The multitude of concerns surrounding the idea of bringing the fairgrounds into the city limits run the gamut of issues, from security, noise, to who would get any revenues from the RV park
It is quite possible the city will find itself acquiring another business to go along with its restaurant and golf course. If the proposed annexation of the county fairgrounds is approved, the city would take over the county's RV park also.
   The income from the RV park is only one of many issues that was discussed by a group of involved city and county officials this week. Other concerns involved law enforcement, maintenance of the roads within the fairgrounds, noise and liquor licenses.
   The fairgrounds was only one of a number of properties that were earmarked for annexation into the city recently. The city's policy stating that no new sewer service would be provided to property outside the city limits was behind it all.
   Right now, City Planning Director Dick Brown explained, the city's sewer facility can handle less than 300 new dwelling units. The facility was expected to be able to handle Prineville's needs until 2005, but nobody counted on the recent growth spurt.
   "We process about 150 building permits a year," Brown said. "If we have to stop growth, it'll be very hard to get it back."
   Brown said he has already denied one request for service to a property out the Madras Highway that the owner wanted to develop. That denial cost the owner about $200,000. The real fear the city has is that someone will come to town and have a business that hires a couple hundred people and they'll have to be turned down because there is not enough capacity at the sewer facility.
   County Commissioner Mike McCabe asked about the two buildings, a new Carey Foster Hall and a 4-H building. "You can either wait two years or so until the new facility is built," Brown answered, "or be annexed in and pay the systems development charge fee for the buildings."
   "We have a moral obligation," Brown told the group, "to serve property owners within the city before anyone outside." That includes two proposed buildings at the fairgrounds.
   As a part of the move to annex into the city properties that are already on the city sewer and water lines, the Les Schwab office complex on Madras Hwy has been annexed and is now within the city limits.
   When asked about the impact that bringing the fairgrounds into the city would have on providing security, Police Chief Jim Soules said it could have a big consequence. "Obviously it's going to cost the city money to provide security. The sheriff's office is now the lead agency and we are secondary. It would have a fairly big impact on our budget."
   Soules said he couldn't offer any idea what that impact would be. He would have to talk with Sheriff Rodd Clark to find out what the costs were.
   Clark explained that his expenses at the fairgrounds are not high. "I just adjust our schedule. Usually our deputies are down there anyway. The only event that pays extra is the Crooked River Roundup. They contract with us and pay $1,500 for the two events. We just adjust the schedules and show up."

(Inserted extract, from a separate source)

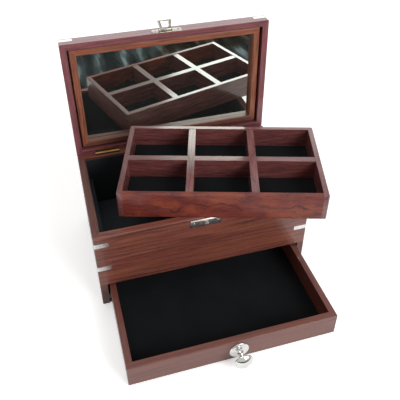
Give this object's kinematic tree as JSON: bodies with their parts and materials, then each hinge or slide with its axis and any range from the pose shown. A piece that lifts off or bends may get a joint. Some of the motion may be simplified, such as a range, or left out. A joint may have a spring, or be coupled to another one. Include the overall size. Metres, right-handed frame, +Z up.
{
  "type": "vanity box with mirror",
  "caption": "Hinged wooden jewellery box with a mirror inside its lid, a drawer below, a lift-out divided tray and a loop catch.",
  "frame": {"origin": "middle of the case's underside", "axes": "+X to the box's right, +Y towards its hinges, +Z up"},
  "size_m": [0.2924, 0.3084, 0.2696],
  "materials": {
    "rosewood": "satin varnish",
    "moulding_wood": "satin varnish",
    "plywood": "raw",
    "black_felt": "short pile felt",
    "mirror": "silvered glass",
    "backing_card": "plain",
    "bright_metal": "polished",
    "hinge_brass": "satin"
  },
  "bodies": {
    "case": {"base_panel": "plywood", "case_back_panel": "rosewood", "case_corner_keys": "bright_metal", "case_front_panel": "rosewood", "case_hinge_screws": "hinge_brass", "case_left_panel": "rosewood", "case_right_panel": "rosewood", "catch_hook_nails": "bright_metal", "catch_hook_plate": "bright_metal", "compartment_felt": "black_felt", "compartment_floor": "plywood", "drawer_guide_left": "plywood", "drawer_guide_right": "plywood", "hinge_left_case_leaf": "hinge_brass", "hinge_pins": "hinge_brass", "hinge_right_case_leaf": "hinge_brass", "lining_back": "black_felt", "lining_front": "black_felt", "lining_left": "black_felt", "lining_right": "black_felt", "tray_rest_left": "black_felt", "tray_rest_right": "black_felt"},
    "lid": {"catch_lid_nails": "bright_metal", "catch_lid_plate": "bright_metal", "catch_pin": "bright_metal", "hinge_left_lid_leaf": "hinge_brass", "hinge_right_lid_leaf": "hinge_brass", "lid_back_rail": "rosewood", "lid_corner_keys": "bright_metal", "lid_front_rail": "rosewood", "lid_hinge_screws": "hinge_brass", "lid_left_rail": "rosewood", "lid_right_rail": "rosewood", "lid_top_panel": "rosewood", "mirror_card": "backing_card", "mirror_glass": "mirror", "mirror_moulding_back": "moulding_wood", "mirror_moulding_front": "moulding_wood", "mirror_moulding_left": "moulding_wood", "mirror_moulding_right": "moulding_wood"},
    "catch_loop": {"catch_loop": "bright_metal"},
    "drawer": {"drawer_back": "rosewood", "drawer_bottom": "plywood", "drawer_felt": "black_felt", "drawer_front": "rosewood", "drawer_left": "rosewood", "drawer_right": "rosewood", "knob": "bright_metal", "knob_backplate": "bright_metal", "knob_screw": "bright_metal"},
    "tray": {"tray_back": "rosewood", "tray_bottom": "plywood", "tray_cross_divider_left": "rosewood", "tray_cross_divider_right": "rosewood", "tray_felts": "black_felt", "tray_front": "rosewood", "tray_left": "rosewood", "tray_long_divider": "rosewood", "tray_right": "rosewood"}
  },
  "joints": [
    {"name": "lid_hinge", "type": "hinge", "parent": "case", "child": "lid", "pos_m": [0, 0.0772, 0.105], "axis": [1, 0, 0], "range_deg": [0, 9]},
    {"name": "catch_loop_pivot", "type": "hinge", "parent": "lid", "child": "catch_loop", "pos_m": [-0.0018, 0.08693, 0.26145], "axis": [1, 0, 0], "range_deg": [-25, 140]},
    {"name": "drawer_slide", "type": "slide", "parent": "case", "child": "drawer", "axis": [0, -1, 0], "range_m": [-0.111, 0.008]},
    {"name": "tray_lift", "type": "slide", "parent": "case", "child": "tray", "axis": [0, -0.5, 0.866], "range_m": [0, 0.08]}
  ]
}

   Soules and Clark agreed that if necessary they could work out the security issues between them.
   County Roadmaster Norm Thompson said he wouldn't have a problem giving up the job of maintaining the roads within the fairgrounds. About 15 years ago, all the roads became county roads and Thompson said he spends about $50,000 a year on upkeep. Brown explained that whenever a subdivision is annexed, once the streets and roads are brought up to city standards they become city streets and roads. More than likely, it was suggested, fairgrounds roads would remain the county's responsibility.
   Often when there is an event at the fairgrounds, residents on the other side of Lynn Blvd. call with complaints about the noise.
   The county doesn't have a noise ordinance, although there is an omnibus nuisance ordinance. "If the city annexes the fairgrounds, would residents across the county line," fairgrounds manager Gary Timmerman asked, "across Lynn Blvd., then come under the city's ordinance?"
   Chief Soules said his officers would continue to handle those complaints just as they do now.
   What would happen to the RV park operation? Presently the hotel/motel tax is paid to the Parks and Recreation District and shared with the Chamber of Commerce. Brown, pulling out his calculator, quickly computed that the $1.40 on top of the usual rate would generate about $4,500 or so per year. It could be argued, he added, that those revenues continued to go as before. "We are all one community and the park benefits us all," he said.
   County legal counselor Pete Schannauer disagreed on that point. That would have to be negotiated out between the county and the city, he said. "What happens to the hotel/motel tax - I guarantee the city would take it."
   County Judge Scott Cooper was not at the meeting, but in a letter said that there is a need for the county to understand the impacts of such an annexation. "No one has made a clear case of why we shouldn't do this. Much of what the city hopes to accomplish through annexation makes sense. The possibility of increased room tax revenues for the city, the potential for sewer and water extensions to the fairgrounds and the potential for greater law enforcement cooperation are all potentially positive outcomes of
   an annexation."
   Cooper has asked that the city hold off making any decision on the annexation to give the county time to study the various issues.